Optimization model of battery electric vehicle charging facility layout towards embedded system and data mining algorithm

Battery electric vehicles have been developing rapidly in recent years due to their advantages of energy saving and emission reduction. However, the development of battery electric vehicles is still in its infancy due to the relatively immature charging technology and the lack of infrastructure development. In many researches, there have been many solutions to adopt remote monitoring systems in battery electric vehicles to monitor and collect them in real time for statistical analysis and fault diagnosis. However, the current monitoring systems are carried out statistically and it is difficult to extract much valuable information from the data. In this paper, after analyzing the construction mode of battery electric vehicle charging facilities, the battery electric vehicle charging facility system platform using embedded system was analyzed. Several functions were simulated to meet the problems encountered by users in using it, studying the battery electric vehicle charging facility layout optimization model based on data mining algorithm. Focusing on the coverage problem in the siting problem, the State-of-Charge (SOC) of the battery charge state was analyzed. Taking residential areas as an example and 4 weeks as a cycle, it was found that during the first to fourth weeks, the negative power at 1:00, 20:00 and 24:00 was higher. At the same type of time point, different charging thresholds had a significant impact on the charging load demand of users. The larger the charging threshold of battery electric vehicles appeared, the earlier the peak moment and the higher the peak load.
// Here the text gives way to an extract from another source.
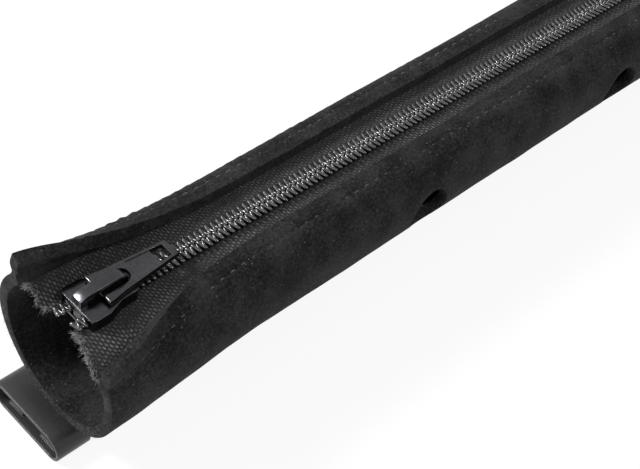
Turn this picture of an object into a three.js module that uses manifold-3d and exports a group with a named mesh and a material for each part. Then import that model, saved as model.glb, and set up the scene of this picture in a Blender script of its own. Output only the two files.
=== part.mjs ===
// Zippered cable sleeve: a foam-backed fabric sheet bent into a tube, closed along its top by a coil
// zip whose slider waits at the open mouth, with cable exit holes in one side and a flat oval anchor
// loop under the mouth. Millimetres. While it is built, X runs from the mouth along the sleeve, Y is
// across the zip and Z = 0 is the top of the zip tapes. The finished group is then moved so that its
// origin is the centre of its underside.

import * as THREE from 'three';
import { mergeVertices } from 'three/addons/utils/BufferGeometryUtils.js';
import Module from 'manifold-3d';

const wasm = await Module();
wasm.setup();

const DEGREE = Math.PI / 180;
const FAR = 1;
const NEAR = -1;

// Sleeve sheet
const SLEEVE_LENGTH = 482;
const WALL = 2.7;                  // thickness of the foam-backed fabric
const BODY_RADIUS = 17.4;          // outer radius of the round underside
const ZIP_ABOVE_CENTRE = 8.5;      // tape top above the centre of that round
const SHOULDER_RADIUS = 6;         // outer radius where the sheet turns in over the tapes
const EDGE_GAP = 18;               // width between the two free edges
const FLAP = 4.6;                  // sheet between the seam and its free edge
const SHEET_OVER_TAPE = 0.3;       // clearance of the sheet above the tapes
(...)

The battery state of the battery electric vehicle in the work area is 60 % at 1:00, and it reaches a relatively full state of 90 % at 8:00. In different regions, the allocation of charging thresholds for battery electric vehicles was different, and the Markov theory was derived from the analysis of the coverage problem to enable fast and effective siting of charging piles while satisfying charging convenience and high utilization of charging facilities to complement the research on the optimization model of battery electric vehicle charging facility layout.